Please output the data below exactly as given, starting at its first line and stopping after the line that contains "lit_sides: tuple[Sector, ...]".
** Start **
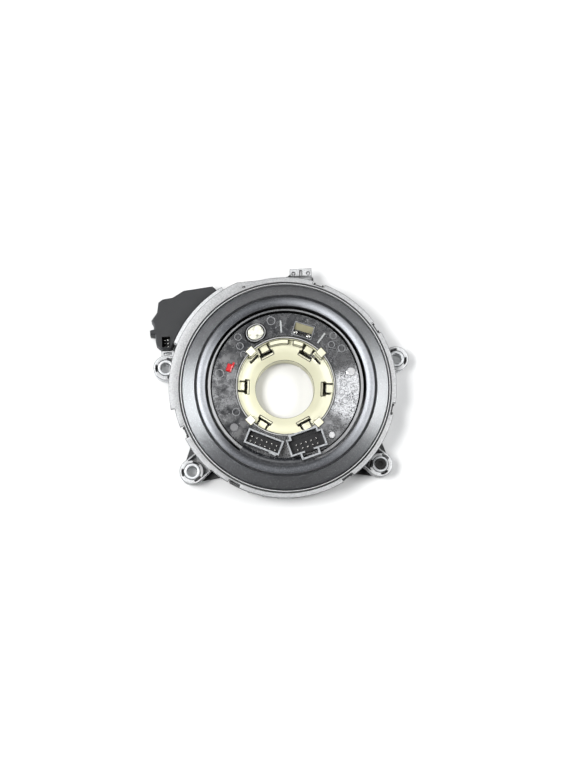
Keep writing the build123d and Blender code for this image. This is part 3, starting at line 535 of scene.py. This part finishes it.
@dataclass(frozen=True)
class RotorFinish(Finish):
    """Black glass-filled plastic: satin bands and a mottled, glossier face that is dusty on one side."""

    # the face
    face_edge: Span = (49.0, 49.4)  # radii over which the face passes into the rim
    face_roughness: float = 0.25
    flow: Pattern = Pattern(2.2 * MM, 5.0, 0.7)
    blotch: Pattern = Pattern(7 * MM, 4.0, 0.65)
    blotch_depth: float = 0.10 * MM
    patchy: Pattern = Pattern(0.9 * MM, 3.0, 0.75)
    flow_gloss: tuple[float, float] = (0.16, 0.2)  # on the bands and on the face
    patchy_gloss: float = 0.3
    blotch_gloss: float = 0.5

    # the bands and the rim
    band: Span = (53.2, 58.3)
    band_colour: Colour = (0.062, 0.065, 0.072)
    lit_band_colour: Colour = (0.29, 0.30, 0.32)
    band_metal: float = 0.9
    band_roughness: float = 0.14  # added to the rest's
    rim: Span = (49.5, 51.1)
    rim_bottom: float = 27.0
    rim_colour: Colour = (0.07, 0.072, 0.075)
    lit_rim_colour: Colour = (0.20, 0.203, 0.21)
    dull_rim: Sector = Sector(88.0, 30.0, 12.0)
    dull_rim_metal: float = 0.7
    lit_sides: tuple[Sector, ...] = (Sector(18.0, 62.0, 24.0), Sector(182.0, 32.0, 18.0))

    # the collar, the recesses, the ribs and the window
    collar_radius: float = 40.3
    collar_angle: float = 116.9
    collar_half: float = 1.0  # half the length of its middle line
    collar_bottom: float = 27.8
    collar_reach: Span = (47.0, 47.5)  # radii past which nothing is the collar's
    collar_line: Span = (5.0, 5.6)
    collar_colour: Colour = (0.30, 0.30, 0.30)
    collar_shadow: Span = (5.6, 6.4)
    collar_shadow_heights: Span = (25.6, 26.0)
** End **
TASK ANSWER:
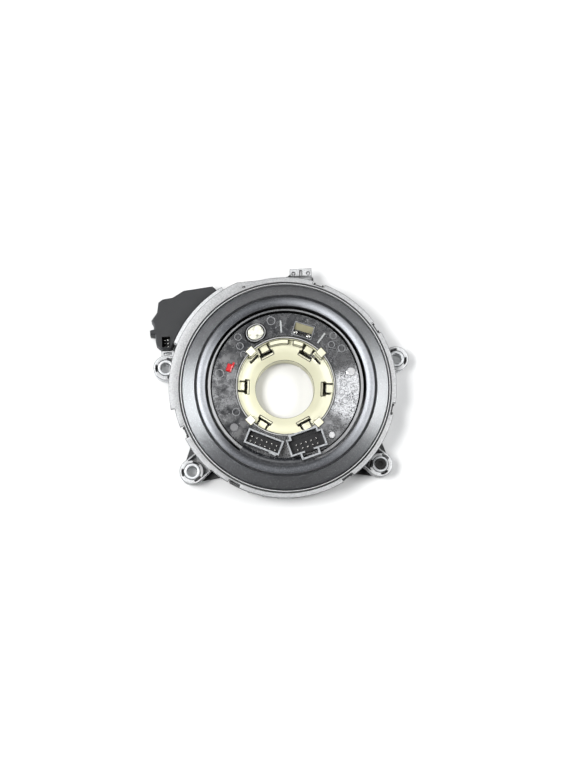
Keep writing the build123d and Blender code for this image. This is part 3, starting at line 535 of scene.py. This part finishes it.
@dataclass(frozen=True)
class RotorFinish(Finish):
    """Black glass-filled plastic: satin bands and a mottled, glossier face that is dusty on one side."""

    # the face
    face_edge: Span = (49.0, 49.4)  # radii over which the face passes into the rim
    face_roughness: float = 0.25
    flow: Pattern = Pattern(2.2 * MM, 5.0, 0.7)
    blotch: Pattern = Pattern(7 * MM, 4.0, 0.65)
    blotch_depth: float = 0.10 * MM
    patchy: Pattern = Pattern(0.9 * MM, 3.0, 0.75)
    flow_gloss: tuple[float, float] = (0.16, 0.2)  # on the bands and on the face
    patchy_gloss: float = 0.3
    blotch_gloss: float = 0.5

    # the bands and the rim
    band: Span = (53.2, 58.3)
    band_colour: Colour = (0.062, 0.065, 0.072)
    lit_band_colour: Colour = (0.29, 0.30, 0.32)
    band_metal: float = 0.9
    band_roughness: float = 0.14  # added to the rest's
    rim: Span = (49.5, 51.1)
    rim_bottom: float = 27.0
    rim_colour: Colour = (0.07, 0.072, 0.075)
    lit_rim_colour: Colour = (0.20, 0.203, 0.21)
    dull_rim: Sector = Sector(88.0, 30.0, 12.0)
    dull_rim_metal: float = 0.7
    lit_sides: tuple[Sector, ...] = (Sector(18.0, 62.0, 24.0), Sector(182.0, 32.0, 18.0))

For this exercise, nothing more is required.